One of the most important changes occurring in the oceans is that oxygen levels have been decreasing since at least the middle of the 20th century. Oxygen is essential for biological productivity in the oceans. The paleoclimate record has revealed that low oxygen levels are associated with extinctions. About 450 million years ago at the end of the Ordovician (488.3 to 443.7 million years ago) there was a mass extinction called the Ordovician–Silurian extinction event in which 85% of species extant during the Ordovician were lost. Recent research has associated this event with lowered oxygen levels. The mass extinction at the end of the Permian about 250 million years ago, called the Permian–Triassic extinction event, annihilated both marine and terrestrial biological organisms. Data on rocks from Spitsbergen and Italy and Slovenia indicate that the world’s oceans became anoxic, totally devoid of oxygen, at both low and high latitudes in the Late Permian. It is believed that such conditions were responsible for the greatest known mass extinction event.
Declining oxygen in open oceans
The open ocean is estimated to have lost 2% of its oxygen over the past 50 years. Repeated hydrographic observations revealed oxygen declines at locations ranging from the northeast Pacific and northern Atlantic to tropical oceans. Oxygen-minimum zones or OMZs are ocean zones where oxygen concentrations fall from the normal range of 4–6 milligrams per liter (mg/l) to below 2 mg/l. Over the past 50 years the total area of oxygen-minimum zones has expanded by 4.5 million square km of the equivalent of half the area of Canada.
The total volume of water completely devoid of oxygen (anoxic) has increased more than four-fold over the same period. There are two main causes of falling oxygen content in the open ocean, and both are the result of ocean warming. As the ocean warms less oxygen dissolves in the water. It is estimated that reduced oxygen solubility accounts for 15% of current total global oxygen loss. The effect is much higher in surface waters where it is believed to account for more than 50% of the oxygen loss. The remaining 85% of reduced oxygen content in the oceans is ascribed to the increased stratification of the oceans resulting from warming. Enhanced stratification inhibits the transfer of oxygen from surface waters to deeper waters.
Declining oxygen in coastal waters
Coastal waters are also losing oxygen, but through a different mechanism. The number of hypoxic sites resulting from sewage discharges and agricultural fertilizer runoff has continued to increase. Since 1950, more than 500 sites in coastal waters have reported low oxygen concentration or hypoxia. Before 1950 fewer than 10% of these systems were known to have hypoxia. Human population has nearly tripled since 1950 and there has been a 10-fold increase in global fertilizer use over the same period. When nutrients such as nitrogen and biomass from human waste and agriculture stimulate the growth of algae, the enhanced biological production in surface waters increases the deposit of organic matter to bottom waters where it decomposes thereby consuming oxygen. Low oxygen levels are difficult to recover from because there are feedback mechanisms that tend to keep oxygen levels low. Research has found that nitrogen discharges from rivers to coastal waters increased by 43% in just 30 years from 1970 to 2000. The main culprit is agriculture – more than three times as much nitrogen is derived from agriculture as from human sewage.
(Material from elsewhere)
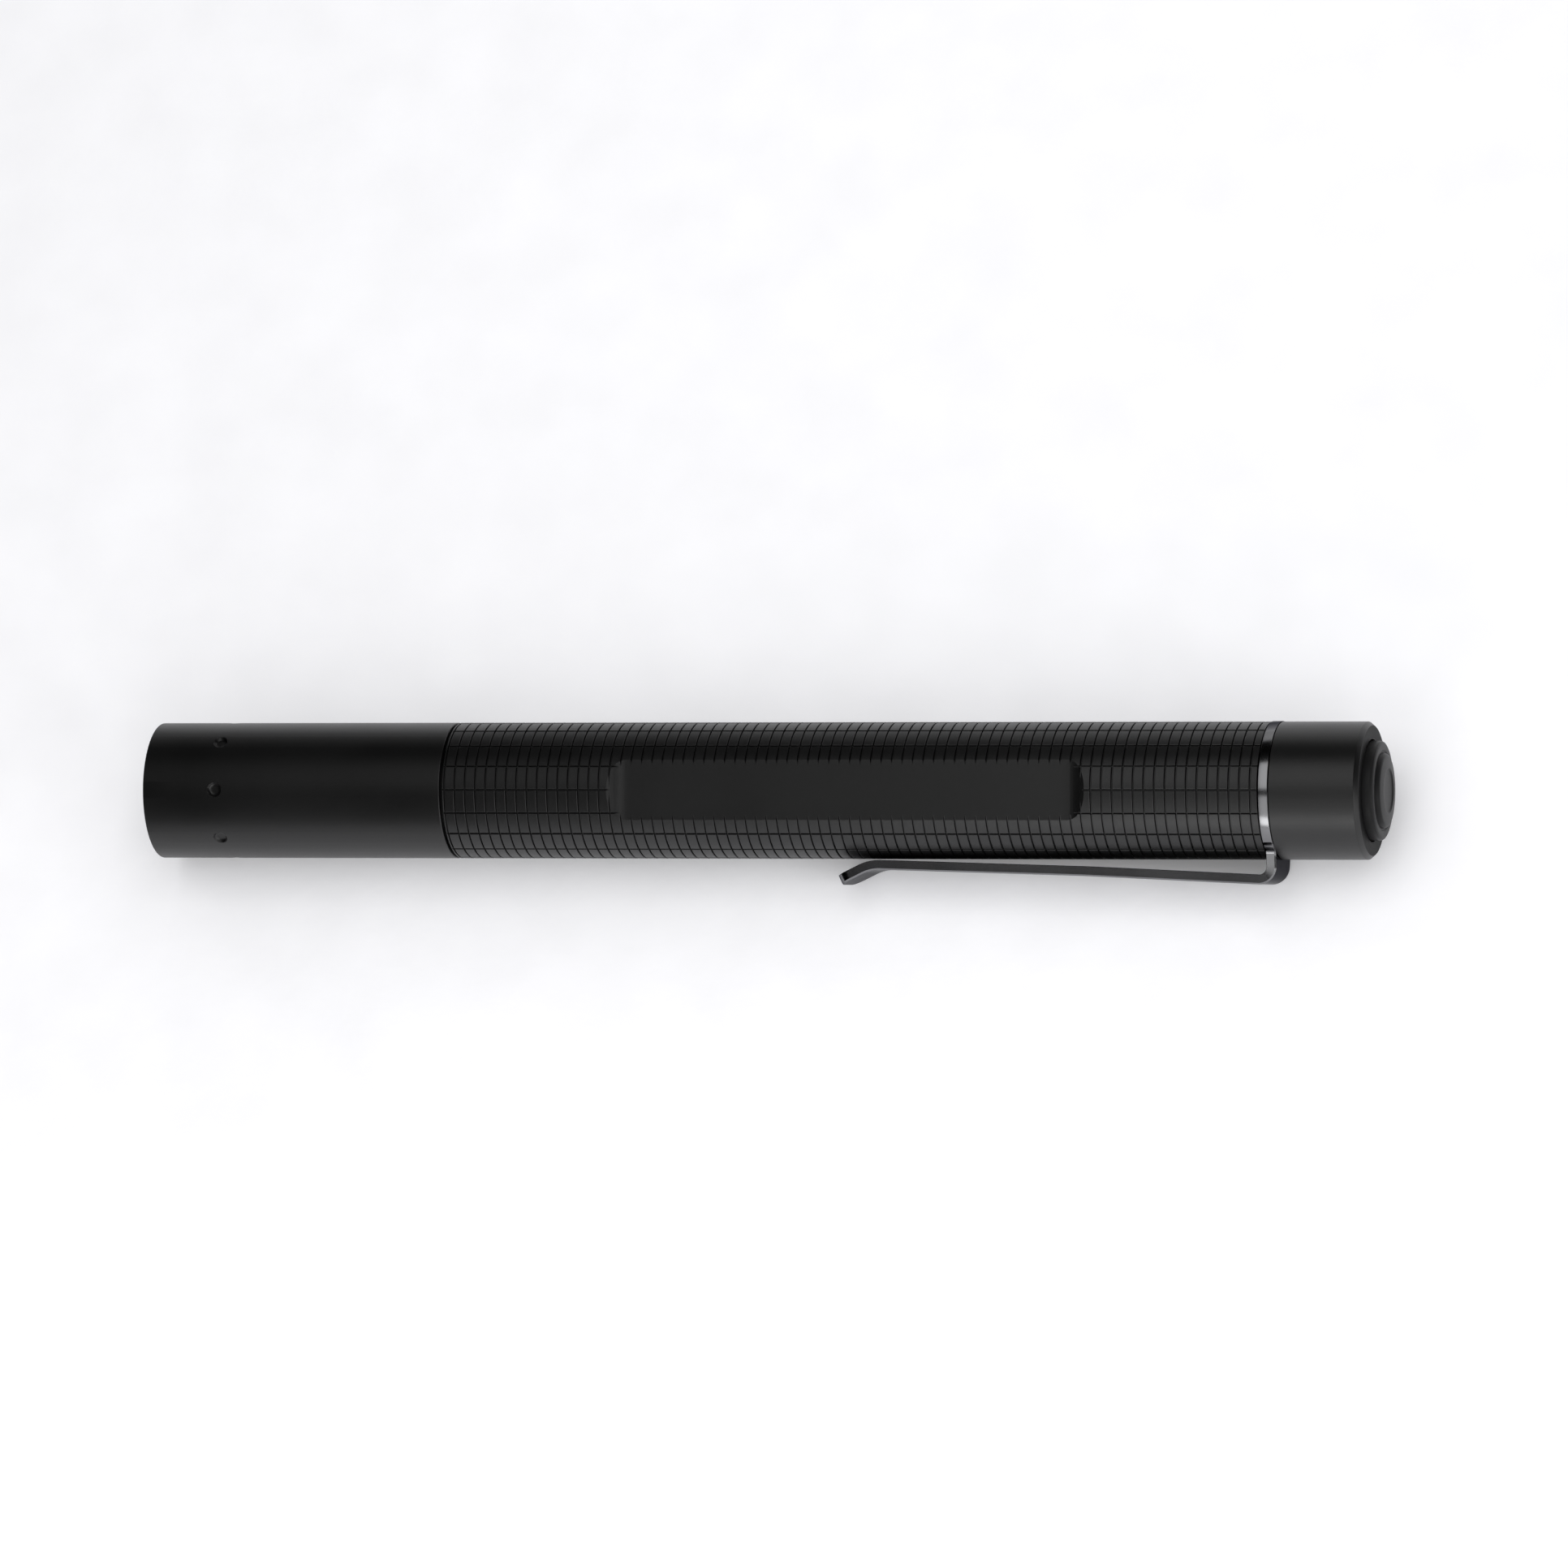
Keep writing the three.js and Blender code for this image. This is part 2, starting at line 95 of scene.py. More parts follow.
HEAD_END = along("head_shell")[1]
HEAD_BORE_R = 6.35
HEAD_RINGS = (3.0, 20.0)  # plain rings of the barrel, before and behind the dimples
WINDOW_R = 5.75
WINDOW_DEPTH = 3.3
DIMPLES = 8
DIMPLE_X = 7.8
DIMPLE_R = 0.72
DIMPLE_DEPTH = 0.3
DIMPLE_STEP = 2 * math.pi / DIMPLES
DIMPLE_ROW = 0.06
DIMPLE_COLUMN = math.radians(0.5)
DIMPLE_REACH = 14  # rows, and columns, on each side of a dimple's middle
DIMPLE_LANDS = 10  # wide columns between one dimple and the next

LENS_FRONT = 1.1
LENS_FLANGE = (3.9, 5.3)
LENS_DOME_R = 5.4
LENS_FLANGE_R = 6.05

TUBE_START, TUBE_END = along("battery_tube")
GRIP_START = TUBE_START + 0.1
CELL_BORE = (41.2, 108.5)  # where the narrower bore round the cells starts and ends
RING_GROOVES = 78
GROOVE_PITCH = 1.1024
FIRST_GROOVE = TUBE_START + 0.23
LONG_GROOVES = 18
LONG_GROOVE_STEP = 2 * math.pi / LONG_GROOVES
GROOVE_HALF_WIDTHS = (0.12, 0.08, 0.03)  # at its mouth, under its chamfered edge and at its floor
GROOVE_DEPTHS = (0.0, 0.025, 0.2)
FLAT_SPAN = (51.9, 98.4)
FLAT_HEIGHT = 6.28
FLAT_RUN_OUT_R = 3.0
TUBE_BORE_R = 5.5
THREAD_BORE_R = 6.4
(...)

Oxygen is fundamental to oceanic biological and biogeochemical processes and its decline can cause major changes in ocean productivity and biodiversity. Analyses of direct measurements at sites around the world indicate that oxygen-minimum zones in the open ocean have expanded by several million square kilometers and that hundreds of coastal sites now have oxygen concentrations low enough to limit the distribution and abundance of animal populations.